Combinatorics and permutations? Help?

D

David Palm

Hi,
I have a problem involving combinatorics and permutations and my brain hurts.

The problem: I have a hash of products in input. I then build an array of equivalent products for each input product. I end up with an array such as this:
{
:input_prod_1 => [:p1_1, :p1_2, ... , p1_x],
:input_prod_2 => [:p2_1, :p2_1, ..., p2_y],
...
:input_prod_m => [:pm_1, :pm_1, ..., pm_z]
}

I need all the unique combinations of each product from the first group with each of the second. For example:
given: [ [:p1, :p2], [:p3, p4] ]
I need to obtain: [ [:p1, :p3], [:p1, :p4], [:p2, :p3], [:p2, :p4] ]

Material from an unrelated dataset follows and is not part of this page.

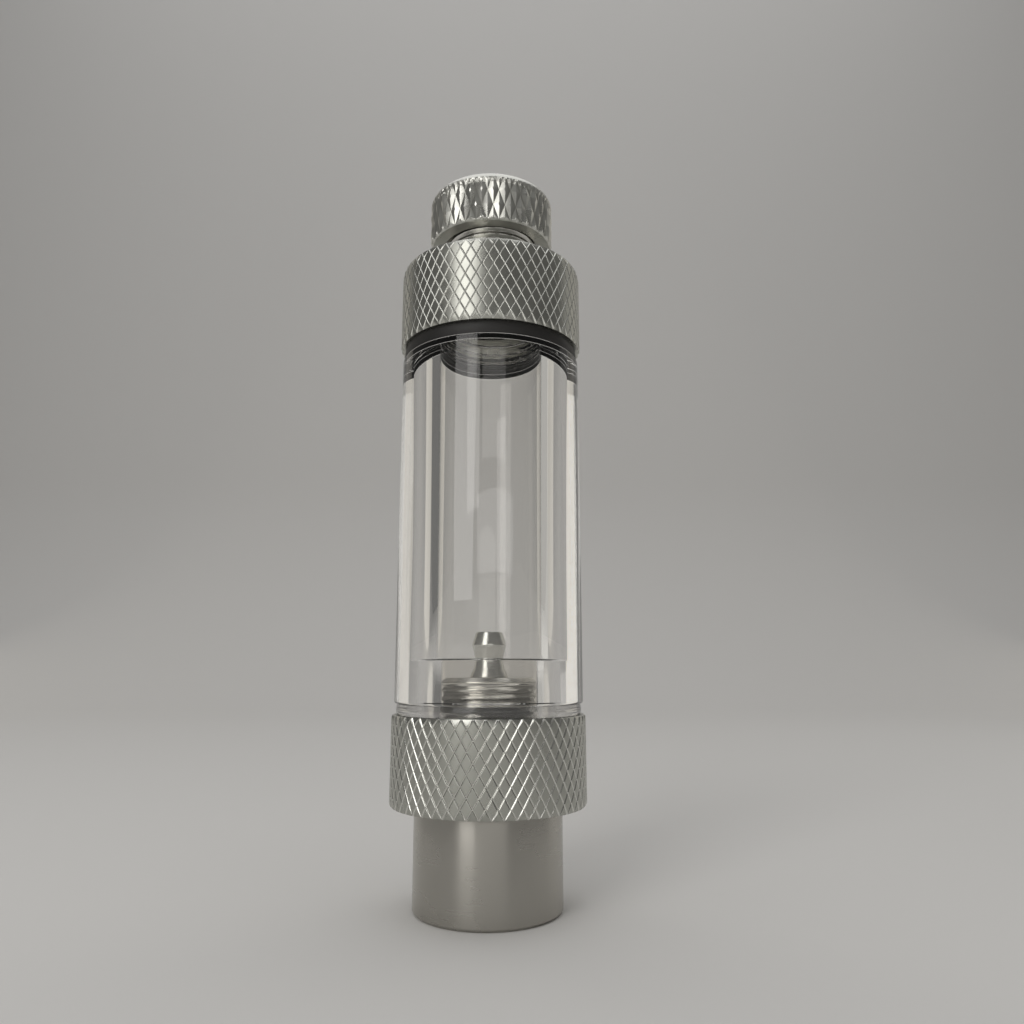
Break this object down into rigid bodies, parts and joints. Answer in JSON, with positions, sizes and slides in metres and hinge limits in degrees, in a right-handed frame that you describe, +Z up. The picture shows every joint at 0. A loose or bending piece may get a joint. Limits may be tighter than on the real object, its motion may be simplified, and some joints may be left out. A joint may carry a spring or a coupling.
{
  "type": "carbon dioxide bubble counter",
  "caption": "In-line aquarium bubble counter: clear acrylic chamber with a nozzle between two knurled aluminium end caps, a check valve barrel below and a hose nut on top.",
  "frame": {"origin": "centre of the flat bottom face of the check valve barrel", "axes": "+Z up the common axis of every turned piece, from the inlet to the hose nut; X and Y are equal, and one poppet rib lies on +X"},
  "size_m": [0.02, 0.02, 0.0776],
  "materials": {
    "turned_aluminium": "satin turned",
    "knurled_aluminium": "diamond knurled",
    "nozzle": "satin",
    "clear_acrylic": "clear polished acrylic",
    "black_rubber": "matte",
    "clear_silicone": "translucent silicone",
    "nylon": "matte",
    "brass": "turned",
    "spring_steel": "drawn wire"
  },
  "bodies": {
    "base": {"check_valve_body": "turned_aluminium", "base_collar": "knurled_aluminium", "bubble_nozzle": "nozzle", "inlet_washer": "nylon", "valve_seat": "brass", "valve_spring": "spring_steel"},
    "poppet": {"valve_poppet": "brass", "poppet_seal": "black_rubber"},
    "base_gasket": {"base_gasket": "clear_silicone"},
    "chamber": {"chamber": "clear_acrylic"},
    "cap_gasket": {"cap_gasket": "black_rubber"},
    "cap": {"top_cap": "knurled_aluminium", "outlet_stem": "turned_aluminium", "stem_washer": "nylon"},
    "clamp_ring": {"tube_clamp_ring": "nylon"},
    "nut": {"compression_nut": "knurled_aluminium"}
  },
  "joints": [
    {"name": "poppet_lift", "type": "slide", "parent": "base", "child": "poppet", "axis": [0, 0, 1], "range_m": [0, 0.0012], "stiffness_N_per_m": 150, "springref_m": -0.001, "deforming": ["valve_spring"]},
    {"name": "chamber_lift", "type": "slide", "parent": "base", "child": "base_gasket", "axis": [0, 0, 1], "range_m": [0, 0.0027]},
    {"name": "chamber_turn", "type": "hinge", "parent": "base_gasket", "child": "chamber", "pos_m": [0, 0, 0.02], "axis": [0, 0, 1], "range_deg": [0, 1297]},
    {"name": "cap_lift", "type": "slide", "parent": "chamber", "child": "cap_gasket", "axis": [0, 0, 1], "range_m": [0, 0.0032]},
    {"name": "cap_turn", "type": "hinge", "parent": "cap_gasket", "child": "cap", "pos_m": [0, 0, 0.058], "axis": [0, 0, 1], "range_deg": [0, 1153]},
    {"name": "nut_lift", "type": "slide", "parent": "cap", "child": "clamp_ring", "axis": [0, 0, 1], "range_m": [-0.0006, 0.00225]},
    {"name": "nut_turn", "type": "hinge", "parent": "clamp_ring", "child": "nut", "pos_m": [0, 0, 0.073], "axis": [0, 0, 1], "range_deg": [-289, 1081]}
  ],
  "couplings": [
    {"joint": "chamber_turn", "follows": "chamber_lift", "rad_per_m": 8377.6},
    {"joint": "cap_turn", "follows": "cap_lift", "rad_per_m": 6283.2},
    {"joint": "nut_turn", "follows": "nut_lift", "rad_per_m": 8377.6}
  ]
}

Given: [ [:p1], [:p2, :p3, :p4] ]
I need: [ [:p1, :p2], [:p1, :p3], [:p1, :p4] ]

The number of input products is in the order of tens (max); the same goes for the number of equivalent products. This means the total number of partitions is pretty large and I need to weed out the equivalent ones soon/fast enough to reduce the total number.

I've been making attempts with the permutation gem all morning; looks like it's doing the "right thing", but frankly my maths skills are lacking and I can't really figure out how to use it (should I?).

Also: order is not important for the result arrays.

This is easy, right? :-/
 
W

William James

I need all the unique combinations of each product from the first group with each of the second. For example:
given: [ [:p1, :p2], [:p3, p4] ]
I need to obtain: [ [:p1, :p3], [:p1, :p4], [:p2, :p3], [:p2, :p4] ]

Given: [ [:p1], [:p2, :p3, :p4] ]
I need: [ [:p1, :p2], [:p1, :p3], [:p1, :p4] ]

p [[1,2],[3,4]].inject([[]]){|old,lst|
lst.inject([]){|new,e| new + old.map{|c| c.dup << e}}}
 
S

Sergio Bayona

I have a similar challenge:

given: [{"a" => [1, 2]}, {"b" => [3, 4]}]

I need: [{"a" => 1, "b" => 3}, {"a" => 1, "b" => 4}, {"a" => 2, "b" =>
3}, {"a" => 2, "b" => 4}]

Any ideas?

Thanks.
S
 
J

Jacob Mitchell

[Note: parts of this message were removed to make it a legal post.]
given: [{"a" => [1, 2]}, {"b" => [3, 4]}]

I need: [{"a" => 1, "b" => 3}, {"a" => 1, "b" => 4}, {"a" => 2, "b" =>
3}, {"a" => 2, "b" => 4}]

Any ideas?

Yup, the following method does nearly the same thing, except it takes
arrays. You could either use this method for inspiration, or convert your
desired input into my array of arrays input format and then convert the
output back to your desired format. Hope that helps.

def selections(arrays, results=[Array.new])
return results if arrays.empty?

new_selection_choices = arrays.shift
results_with_new_selections = []

results.each do |prev_selection_set|
new_selection_choices.each do |selection|
results_with_new_selections <<
prev_selection_set.clone.push(selection)
end
end

return selections(arrays, results_with_new_selections)
end

selections([[1, 2], [3, 4]]) #=> [[1, 3], [1, 4], [2, 3], [2, 4]]
 
J

Josh Cheek

[Note: parts of this message were removed to make it a legal post.]

I have a similar challenge:

given: [{"a" => [1, 2]}, {"b" => [3, 4]}]

I need: [{"a" => 1, "b" => 3}, {"a" => 1, "b" => 4}, {"a" => 2, "b" =>
3}, {"a" => 2, "b" => 4}]

Any ideas?

Thanks.
S
Here is a solution I have come up with (http://gist.github.com/297937). I
don't know how you want all edge cases to be handled, I made my best
guesses, you can see them in the tests.